If Wi-Fi is "death to poor speakers," as Reiter says, smart speakers
will learn to leverage it.

He is already starting to include hyperlinks in his presentation slides pointing
to the pages of companies he cites in his talks, as well as his own site. Speakers
could also post additional notes to slides at a Web site and refer the audience
to them, he suggests. At past conferences, Reiter has illustrated his remarks
by using the room’s Wi-Fi connection to log on to the iFilm
site and play streaming video versions of AT&T Wireless’s humorous Mlife
commercials from the Super Bowl.

Cleverform Ltd., a UK-based Web software
company, has a product Reiter thinks speakers could use to conduct quick online
polls with audience members.

Conference organizers could use the same technology to do speaker evaluations,
he suggests, in some cases replacing clumsy and expensive dedicated radio-based
polling systems used at many conferences.

Moderators could also take questions or comments from audience members by e-mail
or have them posted at a Web page. "Some people don’t like to get up and
ask questions," Reiter notes. "This would make it easier for them."

The questions and comments could be projected on a big screen, but it would
be imperative for the moderator to review them first. Some comments could be
scurrilous, actionable or just plain hurtful, he points out.

Some of the same techniques could be used in private corporate meetings, Reiter
notes. The motivation would be slightly different, though. Participants in private
meetings don’t have much option but to pay attention.
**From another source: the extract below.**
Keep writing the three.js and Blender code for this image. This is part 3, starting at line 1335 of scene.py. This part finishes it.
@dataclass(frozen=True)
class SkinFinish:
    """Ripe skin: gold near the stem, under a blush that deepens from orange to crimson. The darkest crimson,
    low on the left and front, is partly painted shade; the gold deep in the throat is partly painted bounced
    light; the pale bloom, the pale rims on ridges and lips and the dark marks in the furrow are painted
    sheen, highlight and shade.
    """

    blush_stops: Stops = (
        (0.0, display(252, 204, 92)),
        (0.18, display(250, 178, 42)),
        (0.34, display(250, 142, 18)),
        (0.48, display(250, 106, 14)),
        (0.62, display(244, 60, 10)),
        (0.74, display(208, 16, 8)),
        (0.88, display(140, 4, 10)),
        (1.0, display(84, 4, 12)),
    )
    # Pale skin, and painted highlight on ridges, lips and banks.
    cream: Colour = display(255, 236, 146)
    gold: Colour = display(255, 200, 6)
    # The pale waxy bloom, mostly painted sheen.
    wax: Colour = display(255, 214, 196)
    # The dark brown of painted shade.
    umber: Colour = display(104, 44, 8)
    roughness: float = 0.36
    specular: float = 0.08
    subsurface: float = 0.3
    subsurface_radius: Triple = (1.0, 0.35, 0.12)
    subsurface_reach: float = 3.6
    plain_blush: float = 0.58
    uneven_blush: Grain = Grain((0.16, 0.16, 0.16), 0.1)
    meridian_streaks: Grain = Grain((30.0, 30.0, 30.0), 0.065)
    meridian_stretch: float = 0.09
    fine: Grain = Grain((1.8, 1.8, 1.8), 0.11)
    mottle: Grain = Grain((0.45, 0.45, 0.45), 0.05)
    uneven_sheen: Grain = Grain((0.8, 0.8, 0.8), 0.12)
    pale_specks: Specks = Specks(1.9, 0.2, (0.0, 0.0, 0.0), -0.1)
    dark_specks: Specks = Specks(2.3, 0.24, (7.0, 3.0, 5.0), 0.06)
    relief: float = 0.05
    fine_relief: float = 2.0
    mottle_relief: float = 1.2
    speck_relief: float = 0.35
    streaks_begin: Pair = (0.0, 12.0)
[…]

"There is a difference in being an employee and being an attendee,"
he points out. "If the boss says, ‘Put it [the laptop] down or you’re fired,’
that kind of catches your attention."

Using wireless networks to increase productivity and interaction at office
meetings — such as software from Colligo
Networks
of Vancouver designed
to facilitate wirelessly participation in meetings — is probably another whole
conference presentation… and another 802.11 Planet column.